The Journal of Current Research in Science (JCRS) is included on my list of questionable journals, and I strongly advise all honest researchers to avoid it. It allows up to 40% plagiarism in its articles and proclaims several completely fake impact factors. Surprisingly, a new scholarly index from a reputable firm has made the decision to include this journal in its coverage.
High Tolerance for Plagiarism
A prominent note at the top of the journal’s website says:
JCRS is following an instant policy on rejection those received papers with plagiarism rate of more than 40%.
This means the journal will accept and publish papers with up to 40% unoriginal content, a highly-questionable practice that violates established scholarly publishing ethical norms.
Fake Impact Factors
The journal also displays false impact factors to make itself look more legitimate. It has made-up numbers from Global Impact Factor and Universal Impact Factor. These are counterfeit impact factor companies that sell their contrived metrics to predatory journals, metrics the journals use to attract papers.
The journal prominently displays the logo of the Emerging Sources Citation Index (ESCI), a new database from Thomson Reuters — the same company that calculates impact factors. I verified that the journal is included in this index.

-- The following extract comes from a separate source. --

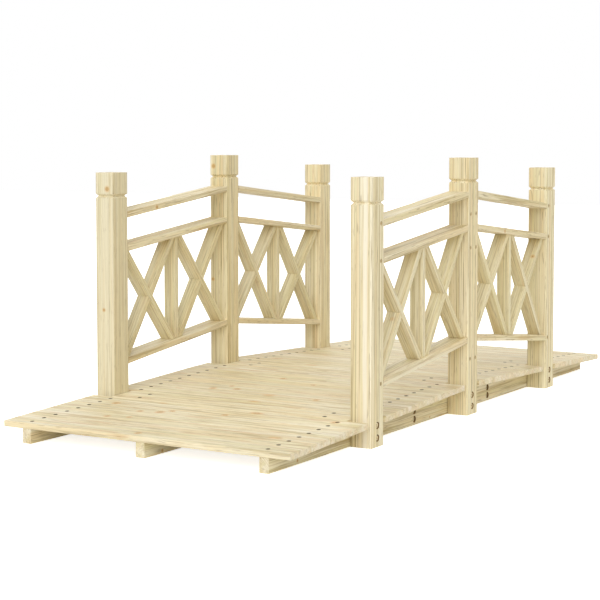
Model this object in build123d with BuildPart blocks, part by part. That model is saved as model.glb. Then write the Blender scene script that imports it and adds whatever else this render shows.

ESCI is an attempt by Thomson Reuters to better compete with Scopus, which has much broader coverage than Web of Science, Thomson Reuters’ main index.
If Emerging Sources Citation Index is including journals like the Journal of Current Research in Science — with its fake impact factors and a high tolerance for plagiarism — then ESCI will have little value and will gain a reputation as a dirty database.
I also note the presence of out-of-scope content in the Journal of Current Research in Science, including, for example, the article “The Ratio of Islamic philosophy and religious thought.”
The article does not fall into the journal’s stated scope (current research in science) at all. Moreover, it, along with the journal’s other articles, has not been copyedited and contains numerous errors, such as “lunarcolander” instead of “lunar calendar.”
If this journal fits into Thomson Reuters’ idea of “emerging sources,” then I question the company’s competence in evaluating open-access journals. The journal misleads researchers with fake impact factors and permits a high level of plagiarism in its published articles.